# I need some advice on changing my career path to Information technology. Please help.



## Richo1337 (May 15, 2011)

Hello *TechSupport FORUM*,


I have a double degree in Public Relations/Business studies. I did not meet the prerequisites for my chosen field of study, which was Information Technology. I've worked in public relation firms and marketing firms. I dislike the career path I have chosen.


I am starting to question whether it is worth spending another 10-30 years in this field. I have a High-Distinction average and I am considering completing a Masters of Information Technology. I do not meet the prerequisites for the Masters, although I can undertake a 'Graduate Diploma in Computing' and then an MIT, this would take 3 years full time or alternatively I can complete industry certifications.
I apologize for the shoddy grammar/spelling.

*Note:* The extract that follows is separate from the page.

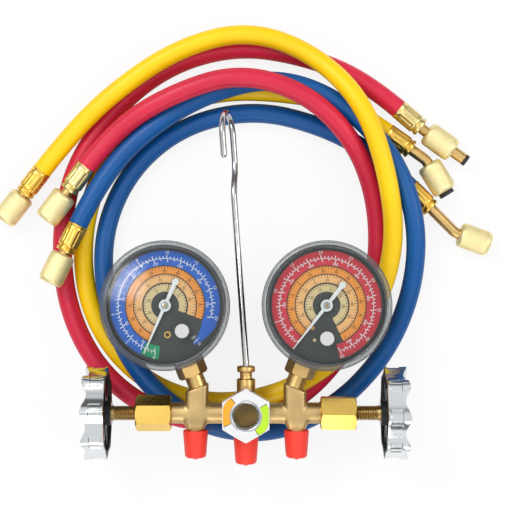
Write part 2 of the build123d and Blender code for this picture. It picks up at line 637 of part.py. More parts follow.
def movement(side):
    """Two plates on four pillars, with the bearings of arbor and sector."""
    top = UPPER_PLATE + PLATE_THICK
    frame = block(-PLATE_W / 2, PLATE_W / 2, PLATE_LOW - 8, PLATE_HIGH, 0, PLATE_THICK)
    frame += block(-PLATE_W / 2, PLATE_W / 2, PLATE_LOW, PLATE_HIGH, UPPER_PLATE, top)
    for x in (-PILLAR_X, PILLAR_X):
        for y in (PLATE_LOW + 2.5, PLATE_HIGH - 1.5):
            frame += rod(PILLAR_R, PLATE_THICK, UPPER_PLATE, x=x, y=y)
    frame -= rod(PIVOT_R + RUN_FIT, -1, PLATE_THICK + 1)
    frame -= rod(ARBOR_R + RUN_FIT, UPPER_PLATE - 1, top + 1)
    frame -= rod(PIVOT_R + RUN_FIT, -1, top + 1, y=PIVOT_Y)
    return gauge_plane(side).location * frame


def arbor(side):
    """Pinion with its pivot and the spindle that carries the pointer."""
    shape = rod(PIVOT_R, 0.3, PINION_Z + 1) + rod(PINION_R, PINION_Z, PINION_Z + PINION_LEN)
    shape += rod(ARBOR_R, PINION_Z + PINION_LEN - 1, POINTER_Z + POINTER_HUB)
    return gauge_plane(side).location * shape


def sector_turn(travel, zero):
    """Sector's angle from upright when the pointer is where it is built."""
    return -(travel / 2 - zero) / GEAR


def sector(side, turn):
    """Toothed quadrant and its tail on one pivot."""
    reach = SECTOR_R
    half = radians(SECTOR_HALF)
    left = (-reach * sin(half), -reach * cos(half))
    right = (reach * sin(half), -reach * cos(half))
    outline = [Line((0, 0), left), ThreePointArc(left, (0, -reach), right), Line(right, (0, 0))]
    plate = extrude(make_face(Wire(outline)), SECTOR_THICK)
    plate += rod(2.2, 0, SECTOR_THICK)
    plate += block(-SECTOR_ARM / 2, SECTOR_ARM / 2, 0, SECTOR_TAIL, 0, SECTOR_THICK)
    plate += rod(SECTOR_ARM / 2, 0, SECTOR_THICK, y=SECTOR_TAIL)
    plate += rod(PIVOT_R, 0, SECTOR_THICK + LINK_THICK + 0.6, y=SECTOR_TAIL)
    plate += rod(PIVOT_R, 0.3 - SECTOR_Z, UPPER_PLATE + PLATE_THICK - SECTOR_Z)
    place = Pos(0, PIVOT_Y, SECTOR_Z) * Rot(0, 0, turn)
    return gauge_plane(side).location * place * plate


def link(side, turn):
    """Link from the sector's tail to the slot over the bourdon tube's pin."""
    lean = radians(turn)
    tail_x = -SECTOR_TAIL * sin(lean)
    tail_y = PIVOT_Y + SECTOR_TAIL * cos(lean)
    low = SECTOR_Z + SECTOR_THICK + 0.1
    reach = LINK_REACH + 5
    bar = block(0, reach, -LINK_W / 2, LINK_W / 2, low, low + LINK_THICK)
    bar += rod(LINK_W / 2, low, low + LINK_THICK)
    bar -= rod(PIVOT_R + RUN_FIT, low - 1, low + 2)
    bar -= block(LINK_REACH - 3.4, LINK_REACH + 3.4, -1.1, 1.1, low - 1, low + 2)
    return gauge_plane(side).location * Pos(tail_x, tail_y, 0) * bar


def pointer(side, angle):
    """Tapered needle with a tail and a hub pressed on the arbor."""
    tip, waist, tail = POINTER_TIP_W / 2, POINTER_W / 2, POINTER_TAIL_W / 2
    outline = Polyline((-tip, -POINTER_LEN), (tip, -POINTER_LEN), (waist, 0),
                       (tail, POINTER_TAIL), (-tail, POINTER_TAIL), (-waist, 0), close=True)
    needle = Pos(0, 0, POINTER_Z) * extrude(make_face(outline), POINTER_THICK)
    top = POINTER_Z + POINTER_HUB
    needle += spun([(0, POINTER_Z), (POINTER_HUB_R, POINTER_Z), (POINTER_HUB_R, top - 0.5),
                    (POINTER_HUB_R - 0.5, top), (0, top)])
    needle -= rod(ARBOR_R, POINTER_Z - 1, top + 1)
    return Pos(side * GAUGE_X, GAUGE_Y, 0) * Rot(0, 0, -angle) * needle


# ---- hoses ------------------------------------------------------------------------------------
def arc_radii(points):
    """Arc at each corner: 0.45 of the shorter run over the tangent of half the turn."""
    radii = []
    for a, b, c in zip(points, points[1:], points[2:]):
        before = Vector(*b) - Vector(*a)
        after = Vector(*c) - Vector(*b)
        half = radians(before.get_angle(after)) / 2
        radii.append(0.45 * min(before.length, after.length) / tan(half))
    return radii


def hose_tube(name, points):
    """Round hose along straight runs joined by tangent arcs."""
    radii = arc_radii(points)
    path = FilletPolyline(*points, radius=radii)
    heading = Vector(*points[1]) - Vector(*points[0])
    section = Plane(origin=points[0], z_dir=heading) * Circle(HOSE_R)
    tube = sweep(section, path)
    length = path.length
    print(name, "length %.1f" % length, "radii %.0f to %.0f" % (min(radii), max(radii)),
          "volume/section %.5f" % (tube.volume / (pi * HOSE_R ** 2 * length)))
    return tube


def ferrule(plane):
    """Crimped ferrule, its mouth on the hose's end."""
    waist = FERRULE_BAND
    far = FERRULE_LEN - FERRULE_BAND
    shape = spun([(0, 0), (FERRULE_R - 0.4, 0), (FERRULE_R, 0.4), (FERRULE_R, waist),
                  (FERRULE_WAIST, waist + 0.6), (FERRULE_WAIST, far - 0.6), (FERRULE_R, far),
                  (FERRULE_R, FERRULE_LEN - 1.2), (FERRULE_R - 1.2, FERRULE_LEN),
                  (0, FERRULE_LEN)], plane)
    return shape - rod(TAIL_BORE, 6, FERRULE_LEN + 1, plane)


def tail_head(plane, start, nose):
    """Collar and nose that seat a tail inside its nut, and where the nose ends."""
    at = start + NUT_WALL + AIR
    end = at + COLLAR + nose
    return spun([(0, at), (COLLAR_R, at), (COLLAR_R, at + COLLAR), (NOSE_R, at + COLLAR),
                 (NOSE_R, end), (0, end)], plane), end


def flare_nut(plane, start):
    """Knurled flare nut, free to turn on the tail."""
    end = start + FLARE_NUT_LEN
    shape = spun([(0, start), (FLARE_NUT_R - 1.4, start), (FLARE_NUT_R, start + 1),
                  (FLARE_NUT_R, end - NUT_LIP), (FLARE_NUT_R - NUT_LIP, end), (0, end)], plane)
    shape -= rod(TAIL_R + RUN_FIT, start - 1, start + NUT_WALL + 1, plane)
    shape -= rod(NUT_RELIEF_R, start + NUT_WALL, end - NUT_THREAD, plane)
    return shape - rod(NUT_THREAD_R, start + NUT_WALL, end + 1, plane)


def seal(plane, end, size):
    """Rubber gasket on the end of a tail's nose."""
    radius, overlap, thick = size
    ring = rod(radius, end - overlap, end + thick, plane)
    if overlap:
        ring -= rod(NOSE_R, end - overlap - 1, end, plane)
    return ring - rod(TAIL_BORE, end - 1, end + thick + 1, plane)


def end_plane(points):
    """Plane at a hose's first point, its normal leaving the hose."""
    out = Vector(*points[0]) - Vector(*points[1])
    return Plane(origin=points[0], z_dir=out)


def near_tail(plane, nut_at):
    """Straight tail between a ferrule and its nut at the manifold end."""
    head, end = tail_head(plane, nut_at, NOSE)
    tail = rod(TAIL_R, FERRULE_LEN, nut_at + NUT_WALL + 1, plane) + head
    return tail - rod(TAIL_BORE, FERRULE_LEN - 1, end + 1, plane), end


def far_tail(plane, run, heading, nose):
    """Bent tail at the service end, with the plane of its nut."""
    turn = radians(heading)
    aim = Vector(cos(turn), sin(turn), 0)
    start = plane.origin + plane.z_dir * FERRULE_LEN
    elbow = start + plane.z_dir * run
    nut_plane = Plane(origin=elbow + aim * NUT_RUN, z_dir=aim)
    head, end = tail_head(nut_plane, 0, nose)
    path = FilletPolyline(start, elbow, nut_plane.origin + aim * (NUT_WALL + 1),
                          radius=TAIL_BEND)
    mouth = Plane(origin=start, z_dir=plane.z_dir)
    tail = sweep(mouth * Circle(TAIL_R), path) + head
    tail -= sweep(mouth * Circle(TAIL_BORE), path)
    return tail - rod(TAIL_BORE, NUT_WALL, end + 1, nut_plane), nut_plane, end


def hose_set():
    """Every piece of the three hoses, where the hoses lie."""
    still = Pos(0, 0, 0)
    seals = []
    for name, (points, neck, run, heading, nose, gasket) in HOSES.items():
        near = end_plane(points)
        far = end_plane(points[::-1])
        nut_at = FERRULE_LEN + neck
        straight, near_end = near_tail(near, nut_at)
        bent, nut_plane, far_end = far_tail(far, run, heading, nose)
        save(f"hose_{name}", hose_tube(name, points), still)
        save(f"ferrules_{name}", Compound(children=[ferrule(near), ferrule(far)]), still)
        save(f"tails_{name}", Compound(children=[straight, bent]), still)
        save(f"nut_{name}_near", flare_nut(near, nut_at), still)
        save(f"nut_{name}_far", flare_nut(nut_plane, 0), still)
        seals += [seal(near, near_end, NEAR_SEAL), seal(nut_plane, far_end, gasket)]
    save("hose_seals", Compound(children=seals), still)


# ---- write every piece ------------------------------------------------------------------------
save("manifold_body", manifold_body())
save("sight_nut", sight_nut())
save("sight_lens", sight_lens())
save("sight_indicator", rod(LENS_R, SIGHT_SPIGOT_TOP, SIGHT_SPIGOT_TOP + DISC_THICK))
save("hook_nut", hook_nut())
save("hanging_hook", hanging_hook())
for label, (x, foot) in zip(("low", "mid", "high"), PORTS):
    save(f"cap_{label}", port_cap(x, foot))

SIDES = (("low", -1, LOW_NEEDLE, LOW_TRAVEL, LOW_LEAD, LOW_PLUG, 30, 9),
         ("high", 1, HIGH_NEEDLE, HIGH_TRAVEL, HIGH_LEAD, HIGH_PLUG, 0, 0))
for label, side, needle, travel, zero, spot, hex_turn, phase in SIDES:
    turn = sector_turn(travel, zero)
    save(f"bonnet_{label}", bonnet(side, hex_turn))
    save(f"packing_{label}", packing(side))
    save(f"valve_disc_{label}", valve_disc(side))
    save(f"stem_{label}", stem(side))
    save(f"handwheel_{label}", handwheel(side, phase))
    save(f"handwheel_screw_{label}", handwheel_screw(side))
    save(f"gauge_socket_{label}", gauge_socket(side))
    save(f"case_{label}", case(side))
    save(f"cover_{label}", cover(side, spot))
    save(f"zero_plug_{label}", zero_plug(side, spot))
    save(f"dial_{label}", dial(side))
    save(f"bourdon_tube_{label}", bourdon_tube(side))
    save(f"movement_{label}", movement(side))
    save(f"arbor_{label}", arbor(side))
    save(f"sector_{label}", sector(side, turn))
    save(f"link_{label}", link(side, turn))
    save(f"pointer_{label}", pointer(side, needle))
hose_set()
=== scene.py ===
"""Looks for the refrigerant manifold gauge. Metres in the frame, millimetres in the helpers."""
from math import cos, degrees, pi, radians, sin

import bmesh
import bpy
from mathutils import Matrix, Vector

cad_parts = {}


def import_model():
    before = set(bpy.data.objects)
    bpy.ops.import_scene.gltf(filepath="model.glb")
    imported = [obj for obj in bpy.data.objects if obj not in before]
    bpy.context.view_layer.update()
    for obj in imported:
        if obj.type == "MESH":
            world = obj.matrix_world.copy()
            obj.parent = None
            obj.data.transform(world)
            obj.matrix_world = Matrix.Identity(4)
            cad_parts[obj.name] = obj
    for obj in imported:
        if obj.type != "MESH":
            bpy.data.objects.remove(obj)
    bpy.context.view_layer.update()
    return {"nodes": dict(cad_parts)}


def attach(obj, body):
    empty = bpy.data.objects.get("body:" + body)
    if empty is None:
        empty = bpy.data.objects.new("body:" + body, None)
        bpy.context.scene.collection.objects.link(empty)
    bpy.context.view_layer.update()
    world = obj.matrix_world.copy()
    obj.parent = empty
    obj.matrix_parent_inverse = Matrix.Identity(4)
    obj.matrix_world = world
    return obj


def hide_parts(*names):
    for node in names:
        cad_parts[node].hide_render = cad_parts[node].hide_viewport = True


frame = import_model()
NODES = frame["nodes"]
MM = 0.001
AXIS_Y = -75.556
FLOOR_Z = -37.0
GAUGE_X = 47.994
GAUGE_Y = -9.976
DIAL_TOP = 14.0
SIDES = (("low", -1), ("high", 1))


# ---- camera ------------------------------------------------------------------------------------
cam = bpy.data.cameras.new("camera")
cam.sensor_fit = "HORIZONTAL"
cam.sensor_width = 36.0
cam.lens = 18.0 * 1322.6 / 255.0
cam.clip_start = 0.01
camera = bpy.data.objects.new("camera", cam)
camera.location = (0.00544, 0.0200, 0.800)
bpy.context.scene.collection.objects.link(camera)
bpy.context.scene.camera = camera
bpy.context.scene.view_settings.view_transform = "Standard"


# ---- colours and materials ---------------------------------------------------------------------
def rgb(code):
    """Linear colour from a six-digit sRGB code."""
    out = []
    for i in (0, 2, 4):
        c = int(code[i:i + 2], 16) / 255
        out.append(c / 12.92 if c <= 0.04045 else ((c + 0.055) / 1.055) ** 2.4)
    return (*out, 1.0)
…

Can you please give me some Advice.


Thank you.


----------



## greenbrucelee (Apr 24, 2007)

You do not need a degree or a masters to get a job in IT. What will be of benefit the most is experience. With or without a degree you will most likely have to start at the bottom anyway.

You could study some entry level certifications which can be studied on your own or at a course but on your own is cheaper. Entry level certs are compTIA A+ and compTIA Network + you could also consider a Microsoft cert such as the 70-680.

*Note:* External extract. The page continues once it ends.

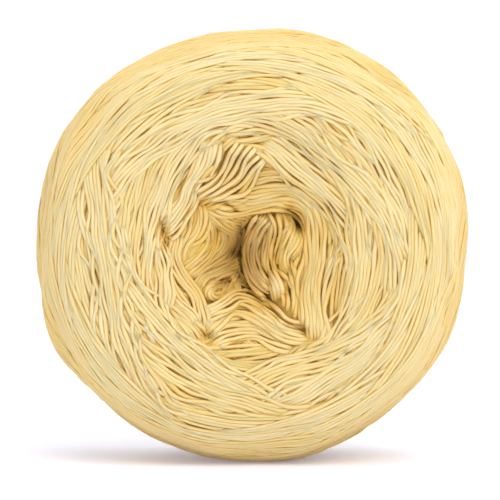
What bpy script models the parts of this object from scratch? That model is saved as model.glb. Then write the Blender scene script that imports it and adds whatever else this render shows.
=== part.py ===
"""A wound yarn cake that stands on its rim, as one closed solid of its wound form.

Metres, +Z up. The winding axis runs along Y and the open face looks towards -Y.
The rim rests on a small flat spot on z = 0, and the origin is under the middle of the cake.
"""

import math

import bmesh
import bpy
import numpy as np

MM = 0.001

# Driving dimensions
CAKE_WIDTH = 118 * MM  # under the raised bands, which bring it to about 120 mm
CAKE_THICKNESS = 54 * MM
REST_SINK = 0.9 * MM  # how far the rim is pressed flat where it rests
REST_SPAN = 38  # degrees each side of the resting spot over which its twists are pressed in
REST_RIM_SHARE = 0.90  # the twists are pressed in beyond this share of the rim radius
REST_RIM_FADE = 0.06

RIM_RADIUS = CAKE_WIDTH / 2
HALF_THICKNESS = CAKE_THICKNESS / 2

SECTION_SAMPLES = 24  # points of the smooth section between two stations
NORMAL_STEP = 0.4 * MM  # half the arc over which the section's direction is taken

# Mesh density: columns round the winding axis, rings from the front pole to the back pole
COLUMNS = 108
RINGS = 55
FRONT_RING_SHARE = 0.58  # of the rings, because the front's twists and hollow are finer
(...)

Many employers will hire you if you tell them you are studying for these certs and some may be impressed if you say you are self studying for them.

You can study the compTIA certs and when you are ready for them you book them through pearsonvue.com at your nearest test centre.

As I said earlier experience is what IT employers want and companies like Bestbuy and PC world will hire you if you tell them you are studying the A+ or indeed if you have it. Then you can build up some experience and move on to something slightly bigger and better after a few months.


----------



## Madcatz (Apr 15, 2008)

Along with what Green said, the IT world has a lot of different career paths in it and you would be wise to take a look around and see what you would enjoy doing. The certs and experience of course would be different depending on what direction you wanted to go.

For example, PC Support/Technician, Server engineer, network engineer, database admin, programmer, and security tech are some of the career paths and each with its own certifications to aim for.

First choice is probably hardware or software. Do you want to fix stuff, or develop and create. Hardware your best bet is to start out with what Green said and go after those certs and get some experience. Software, then you want to learn SQL, programming languages, SAP or something else along those lines and get experience with those.

As Green said experience is greater than a degree in the IT field, but a degree can help.


----------